Rows from an object dataset:
◇ ◇ ◇ ◇

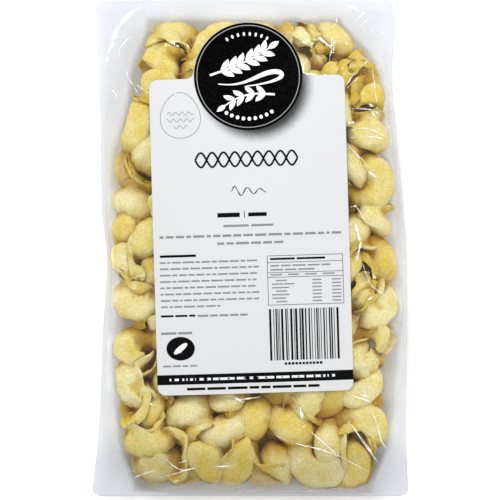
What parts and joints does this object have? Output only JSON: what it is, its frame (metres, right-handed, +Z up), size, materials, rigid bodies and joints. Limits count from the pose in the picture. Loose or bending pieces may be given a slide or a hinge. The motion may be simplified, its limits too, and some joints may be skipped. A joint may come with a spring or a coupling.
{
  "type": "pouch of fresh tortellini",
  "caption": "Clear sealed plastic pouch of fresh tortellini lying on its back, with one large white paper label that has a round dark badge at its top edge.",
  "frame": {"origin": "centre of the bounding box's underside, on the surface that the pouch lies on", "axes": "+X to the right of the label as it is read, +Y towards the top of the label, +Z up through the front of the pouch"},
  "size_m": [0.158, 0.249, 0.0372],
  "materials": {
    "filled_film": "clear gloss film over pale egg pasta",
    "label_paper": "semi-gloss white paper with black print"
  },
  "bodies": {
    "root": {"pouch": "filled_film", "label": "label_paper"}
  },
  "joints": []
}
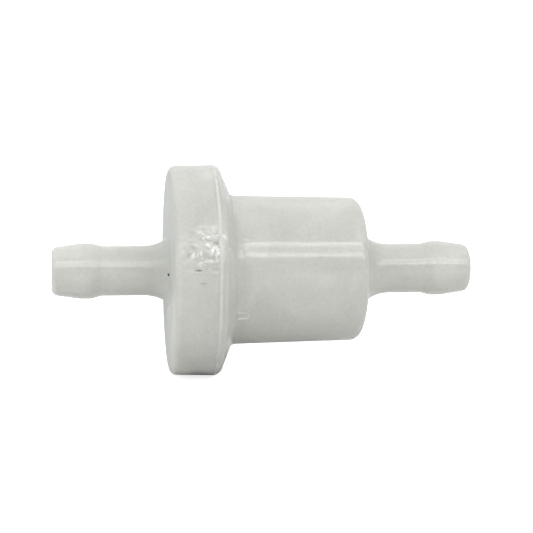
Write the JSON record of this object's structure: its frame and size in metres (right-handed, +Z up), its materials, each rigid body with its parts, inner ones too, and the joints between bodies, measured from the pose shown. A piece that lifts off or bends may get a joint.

◇ ◇ ◇ ◇

REQUIRED TASK:
Would you reproduce all the entries exactly?

RESPONSE TO THIS TASK:
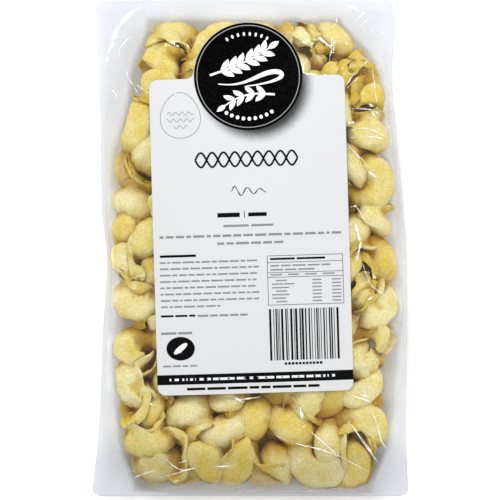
What parts and joints does this object have? Output only JSON: what it is, its frame (metres, right-handed, +Z up), size, materials, rigid bodies and joints. Limits count from the pose in the picture. Loose or bending pieces may be given a slide or a hinge. The motion may be simplified, its limits too, and some joints may be skipped. A joint may come with a spring or a coupling.
{
  "type": "pouch of fresh tortellini",
  "caption": "Clear sealed plastic pouch of fresh tortellini lying on its back, with one large white paper label that has a round dark badge at its top edge.",
  "frame": {"origin": "centre of the bounding box's underside, on the surface that the pouch lies on", "axes": "+X to the right of the label as it is read, +Y towards the top of the label, +Z up through the front of the pouch"},
  "size_m": [0.158, 0.249, 0.0372],
  "materials": {
    "filled_film": "clear gloss film over pale egg pasta",
    "label_paper": "semi-gloss white paper with black print"
  },
  "bodies": {
    "root": {"pouch": "filled_film", "label": "label_paper"}
  },
  "joints": []
}
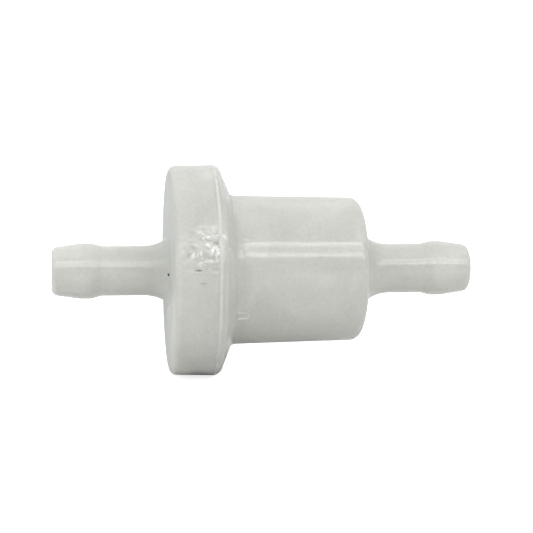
Write the JSON record of this object's structure: its frame and size in metres (right-handed, +Z up), its materials, each rigid body with its parts, inner ones too, and the joints between bodies, measured from the pose shown. A piece that lifts off or bends may get a joint.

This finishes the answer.